▸ Aim
Retype, exactly as written, every line from the one containing "for name, body" down to the one containing "points = [vertex.co", including both, and nothing else.

▸ Information supplied
%%
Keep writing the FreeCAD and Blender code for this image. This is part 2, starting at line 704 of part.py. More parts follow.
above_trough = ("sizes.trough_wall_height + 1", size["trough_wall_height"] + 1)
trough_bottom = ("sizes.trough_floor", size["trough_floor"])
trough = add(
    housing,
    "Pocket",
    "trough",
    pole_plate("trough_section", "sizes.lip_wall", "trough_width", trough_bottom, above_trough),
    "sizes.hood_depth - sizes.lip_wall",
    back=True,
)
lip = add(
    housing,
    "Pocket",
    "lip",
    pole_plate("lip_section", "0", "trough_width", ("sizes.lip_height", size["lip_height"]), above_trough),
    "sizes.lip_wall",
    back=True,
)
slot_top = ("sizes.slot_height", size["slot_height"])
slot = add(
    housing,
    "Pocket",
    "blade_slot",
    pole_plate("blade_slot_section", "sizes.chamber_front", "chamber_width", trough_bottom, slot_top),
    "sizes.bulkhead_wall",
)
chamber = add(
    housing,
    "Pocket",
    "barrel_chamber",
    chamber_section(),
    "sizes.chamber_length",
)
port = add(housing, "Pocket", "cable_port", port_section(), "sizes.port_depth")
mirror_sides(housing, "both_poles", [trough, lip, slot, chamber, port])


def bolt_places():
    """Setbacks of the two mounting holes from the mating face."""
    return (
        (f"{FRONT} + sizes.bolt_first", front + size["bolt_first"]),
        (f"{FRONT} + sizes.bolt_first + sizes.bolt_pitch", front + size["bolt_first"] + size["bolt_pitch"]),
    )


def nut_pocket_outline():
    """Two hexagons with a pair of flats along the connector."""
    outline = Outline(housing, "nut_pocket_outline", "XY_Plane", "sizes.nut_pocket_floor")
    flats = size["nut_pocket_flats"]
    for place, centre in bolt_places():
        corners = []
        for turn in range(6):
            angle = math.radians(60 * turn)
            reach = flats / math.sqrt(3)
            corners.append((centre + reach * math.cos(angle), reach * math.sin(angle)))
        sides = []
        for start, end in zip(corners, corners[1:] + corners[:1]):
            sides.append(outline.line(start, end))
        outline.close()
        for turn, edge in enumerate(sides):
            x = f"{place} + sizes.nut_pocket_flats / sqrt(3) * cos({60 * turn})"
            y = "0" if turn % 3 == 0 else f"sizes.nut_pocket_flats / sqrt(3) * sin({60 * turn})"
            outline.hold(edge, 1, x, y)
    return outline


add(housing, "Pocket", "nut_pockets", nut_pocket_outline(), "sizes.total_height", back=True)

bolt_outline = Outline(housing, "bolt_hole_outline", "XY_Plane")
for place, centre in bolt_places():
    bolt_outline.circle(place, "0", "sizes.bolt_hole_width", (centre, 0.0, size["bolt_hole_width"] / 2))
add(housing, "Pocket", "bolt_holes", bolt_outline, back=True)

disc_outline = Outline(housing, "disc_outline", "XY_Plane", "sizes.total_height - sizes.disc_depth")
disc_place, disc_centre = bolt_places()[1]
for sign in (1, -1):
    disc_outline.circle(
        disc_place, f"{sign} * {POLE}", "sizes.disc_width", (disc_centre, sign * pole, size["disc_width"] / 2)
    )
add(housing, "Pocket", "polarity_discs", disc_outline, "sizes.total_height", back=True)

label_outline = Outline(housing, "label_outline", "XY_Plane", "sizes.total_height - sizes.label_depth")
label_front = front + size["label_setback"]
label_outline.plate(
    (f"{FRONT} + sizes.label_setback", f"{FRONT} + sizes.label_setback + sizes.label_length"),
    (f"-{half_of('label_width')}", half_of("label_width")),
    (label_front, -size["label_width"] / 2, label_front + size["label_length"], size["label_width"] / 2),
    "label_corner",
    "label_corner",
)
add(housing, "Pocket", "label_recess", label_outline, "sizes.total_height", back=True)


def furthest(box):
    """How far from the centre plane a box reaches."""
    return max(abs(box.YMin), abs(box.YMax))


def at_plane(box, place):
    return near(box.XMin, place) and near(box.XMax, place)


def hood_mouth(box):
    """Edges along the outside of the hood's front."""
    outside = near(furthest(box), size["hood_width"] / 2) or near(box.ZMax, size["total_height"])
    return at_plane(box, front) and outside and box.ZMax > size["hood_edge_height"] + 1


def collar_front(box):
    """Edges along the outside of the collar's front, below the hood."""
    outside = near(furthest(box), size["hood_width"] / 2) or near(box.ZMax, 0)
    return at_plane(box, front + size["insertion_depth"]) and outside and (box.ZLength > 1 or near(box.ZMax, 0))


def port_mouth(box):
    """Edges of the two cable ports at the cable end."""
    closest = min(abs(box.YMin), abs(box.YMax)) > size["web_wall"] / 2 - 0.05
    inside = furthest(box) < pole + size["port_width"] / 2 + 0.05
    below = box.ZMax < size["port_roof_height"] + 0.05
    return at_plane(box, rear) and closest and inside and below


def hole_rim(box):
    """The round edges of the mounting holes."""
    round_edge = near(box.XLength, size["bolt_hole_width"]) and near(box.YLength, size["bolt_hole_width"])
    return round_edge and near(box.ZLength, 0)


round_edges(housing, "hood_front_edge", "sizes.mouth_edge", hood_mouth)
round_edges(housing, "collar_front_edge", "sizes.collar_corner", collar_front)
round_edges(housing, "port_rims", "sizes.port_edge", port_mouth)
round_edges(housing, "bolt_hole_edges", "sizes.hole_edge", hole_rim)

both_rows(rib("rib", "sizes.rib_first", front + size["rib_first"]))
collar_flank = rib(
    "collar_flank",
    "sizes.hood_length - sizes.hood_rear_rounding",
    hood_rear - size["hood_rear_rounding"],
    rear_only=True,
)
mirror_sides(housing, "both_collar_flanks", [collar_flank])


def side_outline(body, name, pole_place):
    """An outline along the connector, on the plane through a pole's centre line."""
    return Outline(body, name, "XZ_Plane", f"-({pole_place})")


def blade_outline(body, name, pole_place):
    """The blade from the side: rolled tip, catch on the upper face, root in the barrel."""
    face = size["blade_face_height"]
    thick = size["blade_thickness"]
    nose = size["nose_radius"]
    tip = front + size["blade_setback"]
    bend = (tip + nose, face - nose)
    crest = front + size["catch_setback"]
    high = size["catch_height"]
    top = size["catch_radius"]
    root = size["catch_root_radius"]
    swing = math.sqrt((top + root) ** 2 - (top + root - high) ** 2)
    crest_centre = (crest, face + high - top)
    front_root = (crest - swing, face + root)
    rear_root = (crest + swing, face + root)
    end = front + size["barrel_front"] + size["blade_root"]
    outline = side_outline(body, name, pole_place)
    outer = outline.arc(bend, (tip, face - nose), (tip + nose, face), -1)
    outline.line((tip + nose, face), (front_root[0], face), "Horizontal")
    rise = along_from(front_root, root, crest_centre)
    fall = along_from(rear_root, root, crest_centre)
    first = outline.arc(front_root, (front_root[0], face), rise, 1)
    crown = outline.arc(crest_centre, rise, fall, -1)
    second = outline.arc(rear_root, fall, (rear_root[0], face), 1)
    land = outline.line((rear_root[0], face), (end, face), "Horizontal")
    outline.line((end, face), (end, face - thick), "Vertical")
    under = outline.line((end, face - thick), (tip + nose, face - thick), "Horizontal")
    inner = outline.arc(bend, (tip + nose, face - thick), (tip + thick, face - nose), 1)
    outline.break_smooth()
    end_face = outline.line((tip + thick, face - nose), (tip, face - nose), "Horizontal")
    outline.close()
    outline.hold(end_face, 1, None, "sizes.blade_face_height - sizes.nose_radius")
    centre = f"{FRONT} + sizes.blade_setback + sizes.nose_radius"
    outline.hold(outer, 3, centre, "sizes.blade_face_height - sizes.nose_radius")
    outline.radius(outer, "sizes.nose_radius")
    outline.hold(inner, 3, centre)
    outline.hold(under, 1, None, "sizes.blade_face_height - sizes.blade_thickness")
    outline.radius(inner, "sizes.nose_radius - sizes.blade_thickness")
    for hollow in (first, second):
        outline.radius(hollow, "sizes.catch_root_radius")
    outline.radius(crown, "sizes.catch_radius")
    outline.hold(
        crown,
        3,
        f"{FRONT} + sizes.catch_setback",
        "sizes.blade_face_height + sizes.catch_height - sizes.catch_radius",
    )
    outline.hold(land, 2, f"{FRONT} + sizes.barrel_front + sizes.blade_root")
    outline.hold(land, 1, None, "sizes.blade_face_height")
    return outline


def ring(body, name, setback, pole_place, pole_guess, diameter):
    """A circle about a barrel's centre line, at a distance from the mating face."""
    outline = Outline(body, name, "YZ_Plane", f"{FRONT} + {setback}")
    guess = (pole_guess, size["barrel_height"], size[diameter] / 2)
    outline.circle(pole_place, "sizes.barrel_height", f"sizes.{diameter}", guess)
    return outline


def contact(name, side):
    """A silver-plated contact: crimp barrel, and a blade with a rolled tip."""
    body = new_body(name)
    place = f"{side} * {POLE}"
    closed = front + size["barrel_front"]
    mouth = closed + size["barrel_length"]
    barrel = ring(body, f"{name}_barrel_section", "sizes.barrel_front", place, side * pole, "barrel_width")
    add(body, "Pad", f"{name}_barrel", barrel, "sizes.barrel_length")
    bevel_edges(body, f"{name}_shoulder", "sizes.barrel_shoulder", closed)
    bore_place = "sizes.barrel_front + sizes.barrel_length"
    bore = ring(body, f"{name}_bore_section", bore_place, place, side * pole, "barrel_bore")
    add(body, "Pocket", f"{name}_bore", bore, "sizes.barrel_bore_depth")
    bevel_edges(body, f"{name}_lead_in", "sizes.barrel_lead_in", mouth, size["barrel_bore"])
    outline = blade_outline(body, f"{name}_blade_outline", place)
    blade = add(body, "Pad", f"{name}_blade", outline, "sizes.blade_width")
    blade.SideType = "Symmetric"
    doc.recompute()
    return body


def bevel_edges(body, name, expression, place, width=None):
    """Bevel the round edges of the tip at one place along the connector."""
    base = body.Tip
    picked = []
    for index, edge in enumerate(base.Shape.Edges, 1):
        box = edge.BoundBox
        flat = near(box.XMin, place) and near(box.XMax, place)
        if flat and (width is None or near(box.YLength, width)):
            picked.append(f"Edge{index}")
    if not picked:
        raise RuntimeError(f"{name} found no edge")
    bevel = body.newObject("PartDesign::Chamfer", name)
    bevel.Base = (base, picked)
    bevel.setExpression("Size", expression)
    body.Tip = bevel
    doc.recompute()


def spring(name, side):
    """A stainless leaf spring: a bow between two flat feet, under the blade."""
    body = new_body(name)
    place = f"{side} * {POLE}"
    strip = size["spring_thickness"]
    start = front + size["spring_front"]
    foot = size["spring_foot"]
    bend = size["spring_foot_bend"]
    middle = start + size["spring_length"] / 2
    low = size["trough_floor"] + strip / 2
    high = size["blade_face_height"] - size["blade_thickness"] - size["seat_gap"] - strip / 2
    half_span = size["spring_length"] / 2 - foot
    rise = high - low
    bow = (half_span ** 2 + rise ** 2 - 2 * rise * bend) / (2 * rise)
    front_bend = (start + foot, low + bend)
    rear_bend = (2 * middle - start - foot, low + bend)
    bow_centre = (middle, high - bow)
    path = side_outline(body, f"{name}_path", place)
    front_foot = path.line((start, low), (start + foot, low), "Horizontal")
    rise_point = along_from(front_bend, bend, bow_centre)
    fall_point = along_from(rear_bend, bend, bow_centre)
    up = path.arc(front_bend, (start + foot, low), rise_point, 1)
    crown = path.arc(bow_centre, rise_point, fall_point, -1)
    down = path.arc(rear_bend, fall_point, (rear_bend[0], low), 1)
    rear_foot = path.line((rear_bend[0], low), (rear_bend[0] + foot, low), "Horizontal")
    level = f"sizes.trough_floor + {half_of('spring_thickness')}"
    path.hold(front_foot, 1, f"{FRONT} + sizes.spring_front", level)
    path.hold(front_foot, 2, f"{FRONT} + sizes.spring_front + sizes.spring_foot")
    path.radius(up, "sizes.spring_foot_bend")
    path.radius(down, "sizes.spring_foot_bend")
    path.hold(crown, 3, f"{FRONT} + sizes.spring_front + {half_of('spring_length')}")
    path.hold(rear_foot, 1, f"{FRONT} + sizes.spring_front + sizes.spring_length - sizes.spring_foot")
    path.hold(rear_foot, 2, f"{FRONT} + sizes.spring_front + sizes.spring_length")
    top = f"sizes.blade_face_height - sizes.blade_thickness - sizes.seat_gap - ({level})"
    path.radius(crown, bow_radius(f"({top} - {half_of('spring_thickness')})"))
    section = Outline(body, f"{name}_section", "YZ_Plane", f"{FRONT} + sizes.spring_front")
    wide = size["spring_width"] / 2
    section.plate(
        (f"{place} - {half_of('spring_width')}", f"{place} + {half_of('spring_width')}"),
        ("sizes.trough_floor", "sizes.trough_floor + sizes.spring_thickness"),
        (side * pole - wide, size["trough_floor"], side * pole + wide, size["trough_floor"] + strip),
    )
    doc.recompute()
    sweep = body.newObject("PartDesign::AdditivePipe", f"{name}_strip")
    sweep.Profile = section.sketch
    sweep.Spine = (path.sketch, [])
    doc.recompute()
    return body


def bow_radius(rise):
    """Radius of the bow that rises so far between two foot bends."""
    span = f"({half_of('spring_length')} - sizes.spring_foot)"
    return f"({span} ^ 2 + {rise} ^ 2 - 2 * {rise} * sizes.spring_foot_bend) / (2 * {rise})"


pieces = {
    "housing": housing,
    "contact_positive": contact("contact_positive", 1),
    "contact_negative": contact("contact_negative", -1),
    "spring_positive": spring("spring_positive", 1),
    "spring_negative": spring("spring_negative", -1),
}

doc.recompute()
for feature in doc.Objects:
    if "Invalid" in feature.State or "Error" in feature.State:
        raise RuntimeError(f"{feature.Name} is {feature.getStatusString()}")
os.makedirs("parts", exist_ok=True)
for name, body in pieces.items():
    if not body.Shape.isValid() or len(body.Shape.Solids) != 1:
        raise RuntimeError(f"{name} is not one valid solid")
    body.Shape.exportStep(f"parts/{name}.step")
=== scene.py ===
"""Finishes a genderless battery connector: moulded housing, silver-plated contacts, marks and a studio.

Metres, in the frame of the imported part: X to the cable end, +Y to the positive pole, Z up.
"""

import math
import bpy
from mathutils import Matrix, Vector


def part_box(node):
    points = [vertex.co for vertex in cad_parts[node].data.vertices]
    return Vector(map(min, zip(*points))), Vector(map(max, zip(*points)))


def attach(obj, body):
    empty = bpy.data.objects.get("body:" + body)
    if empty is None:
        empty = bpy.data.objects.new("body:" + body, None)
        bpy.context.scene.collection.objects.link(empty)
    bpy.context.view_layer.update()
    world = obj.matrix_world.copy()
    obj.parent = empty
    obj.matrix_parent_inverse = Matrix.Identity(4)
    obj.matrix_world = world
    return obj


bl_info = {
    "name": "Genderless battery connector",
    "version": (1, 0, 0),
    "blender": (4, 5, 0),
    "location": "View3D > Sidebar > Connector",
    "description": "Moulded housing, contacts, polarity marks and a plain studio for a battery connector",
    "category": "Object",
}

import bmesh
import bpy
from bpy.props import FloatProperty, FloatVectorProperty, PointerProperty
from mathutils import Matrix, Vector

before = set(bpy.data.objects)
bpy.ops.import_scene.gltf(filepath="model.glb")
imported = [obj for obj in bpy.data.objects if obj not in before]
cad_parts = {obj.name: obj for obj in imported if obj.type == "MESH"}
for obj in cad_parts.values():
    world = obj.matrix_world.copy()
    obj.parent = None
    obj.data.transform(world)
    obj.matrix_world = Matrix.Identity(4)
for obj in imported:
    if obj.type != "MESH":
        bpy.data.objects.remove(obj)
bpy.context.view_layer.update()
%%
%%
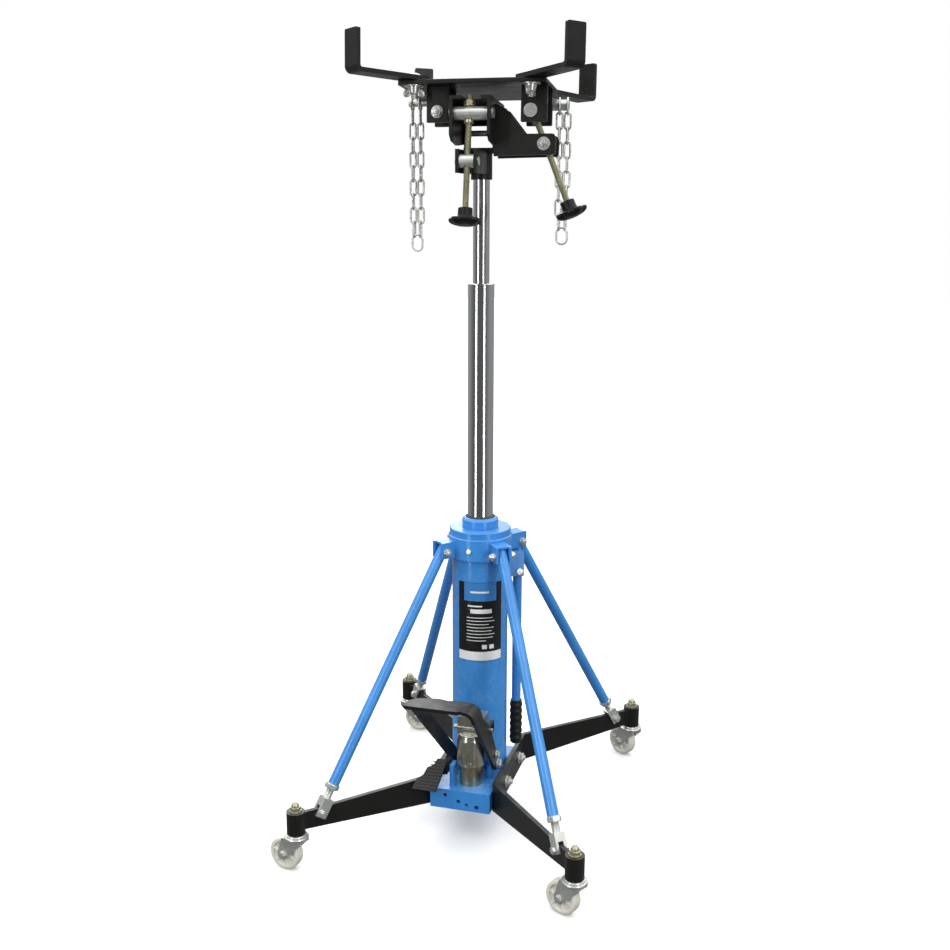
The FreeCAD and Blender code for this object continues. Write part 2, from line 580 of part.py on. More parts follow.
%%
%%
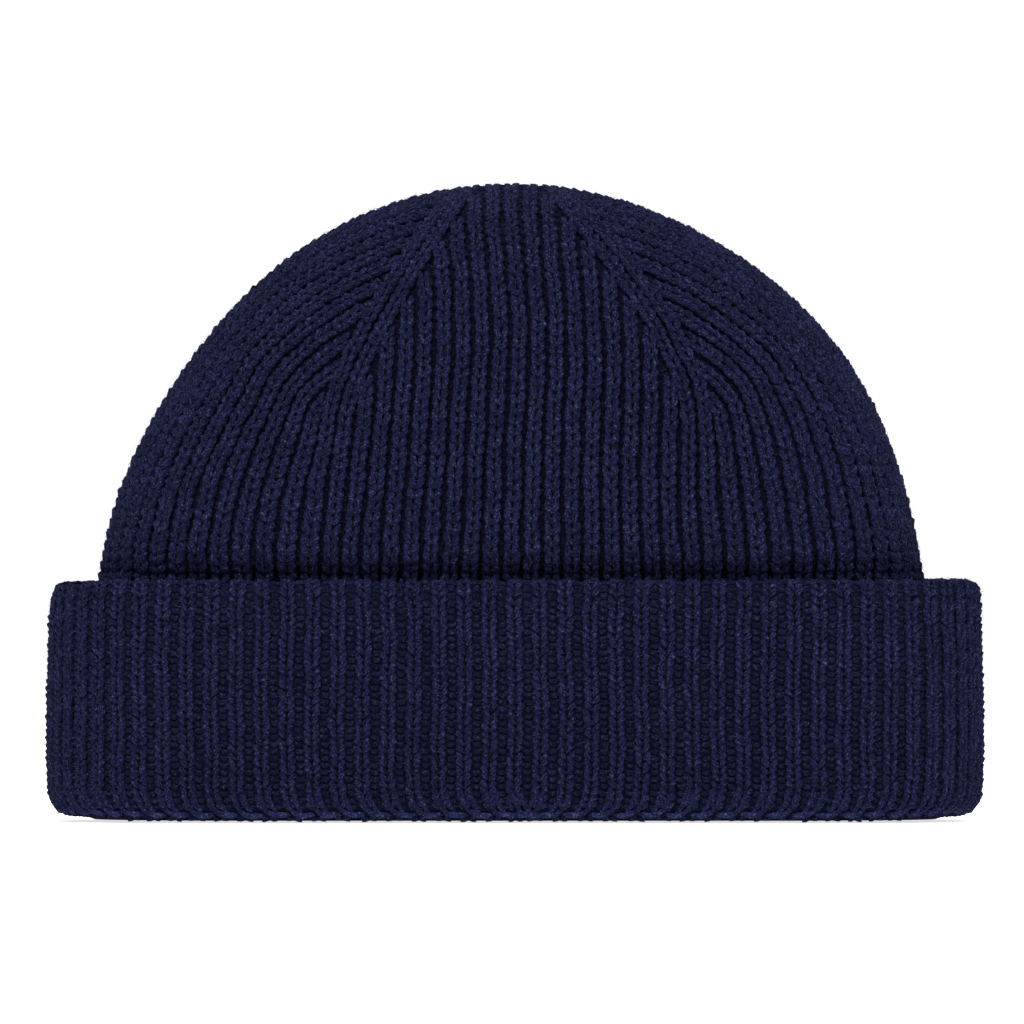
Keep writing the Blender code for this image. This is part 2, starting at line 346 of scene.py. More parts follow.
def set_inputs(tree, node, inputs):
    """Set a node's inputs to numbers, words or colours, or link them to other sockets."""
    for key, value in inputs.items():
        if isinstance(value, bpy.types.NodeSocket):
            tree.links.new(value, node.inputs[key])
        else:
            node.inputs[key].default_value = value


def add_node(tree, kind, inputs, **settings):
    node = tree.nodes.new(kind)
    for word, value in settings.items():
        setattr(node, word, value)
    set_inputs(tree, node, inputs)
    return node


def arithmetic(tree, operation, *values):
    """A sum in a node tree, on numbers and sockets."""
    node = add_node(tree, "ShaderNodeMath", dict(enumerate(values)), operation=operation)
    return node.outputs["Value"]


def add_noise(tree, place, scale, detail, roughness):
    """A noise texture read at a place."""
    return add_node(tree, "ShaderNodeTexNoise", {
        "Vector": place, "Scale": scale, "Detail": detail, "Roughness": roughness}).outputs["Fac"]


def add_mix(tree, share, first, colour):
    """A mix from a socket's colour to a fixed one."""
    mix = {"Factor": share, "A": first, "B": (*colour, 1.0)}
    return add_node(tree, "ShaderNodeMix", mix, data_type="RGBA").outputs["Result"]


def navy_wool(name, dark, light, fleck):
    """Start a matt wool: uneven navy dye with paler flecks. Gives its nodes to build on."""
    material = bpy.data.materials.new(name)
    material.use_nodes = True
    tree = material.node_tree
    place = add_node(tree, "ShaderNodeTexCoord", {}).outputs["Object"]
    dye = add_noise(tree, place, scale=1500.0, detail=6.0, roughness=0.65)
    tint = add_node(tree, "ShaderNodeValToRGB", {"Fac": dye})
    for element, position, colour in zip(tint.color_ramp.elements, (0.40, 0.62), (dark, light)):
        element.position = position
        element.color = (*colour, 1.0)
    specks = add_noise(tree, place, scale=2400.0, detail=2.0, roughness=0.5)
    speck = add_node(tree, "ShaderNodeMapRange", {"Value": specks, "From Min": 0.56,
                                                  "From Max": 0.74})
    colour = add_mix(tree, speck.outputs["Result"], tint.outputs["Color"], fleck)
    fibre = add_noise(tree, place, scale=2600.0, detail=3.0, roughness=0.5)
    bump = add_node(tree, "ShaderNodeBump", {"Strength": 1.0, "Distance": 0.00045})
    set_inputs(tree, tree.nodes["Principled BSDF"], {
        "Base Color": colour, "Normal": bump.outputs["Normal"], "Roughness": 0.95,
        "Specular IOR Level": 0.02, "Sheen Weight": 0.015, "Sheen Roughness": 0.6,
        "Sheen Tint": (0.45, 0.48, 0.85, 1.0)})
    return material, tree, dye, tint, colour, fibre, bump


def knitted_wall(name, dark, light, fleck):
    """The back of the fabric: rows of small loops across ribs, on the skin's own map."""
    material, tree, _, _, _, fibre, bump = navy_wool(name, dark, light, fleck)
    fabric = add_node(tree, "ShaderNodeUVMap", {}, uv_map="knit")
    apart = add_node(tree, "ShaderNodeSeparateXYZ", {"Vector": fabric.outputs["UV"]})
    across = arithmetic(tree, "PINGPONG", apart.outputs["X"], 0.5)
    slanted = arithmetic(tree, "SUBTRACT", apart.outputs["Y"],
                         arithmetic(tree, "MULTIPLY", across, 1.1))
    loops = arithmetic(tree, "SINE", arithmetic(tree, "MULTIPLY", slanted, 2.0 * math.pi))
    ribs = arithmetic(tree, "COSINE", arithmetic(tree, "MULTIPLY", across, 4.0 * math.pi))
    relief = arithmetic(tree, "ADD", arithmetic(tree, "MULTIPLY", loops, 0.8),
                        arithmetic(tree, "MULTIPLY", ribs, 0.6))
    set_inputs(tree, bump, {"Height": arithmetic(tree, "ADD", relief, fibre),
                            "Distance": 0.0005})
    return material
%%
▸ Solution to the problem
for name, body in pieces.items():
    if not body.Shape.isValid() or len(body.Shape.Solids) != 1:
        raise RuntimeError(f"{name} is not one valid solid")
    body.Shape.exportStep(f"parts/{name}.step")
=== scene.py ===
"""Finishes a genderless battery connector: moulded housing, silver-plated contacts, marks and a studio.

Metres, in the frame of the imported part: X to the cable end, +Y to the positive pole, Z up.
"""

import math
import bpy
from mathutils import Matrix, Vector


def part_box(node):
    points = [vertex.co for vertex in cad_parts[node].data.vertices]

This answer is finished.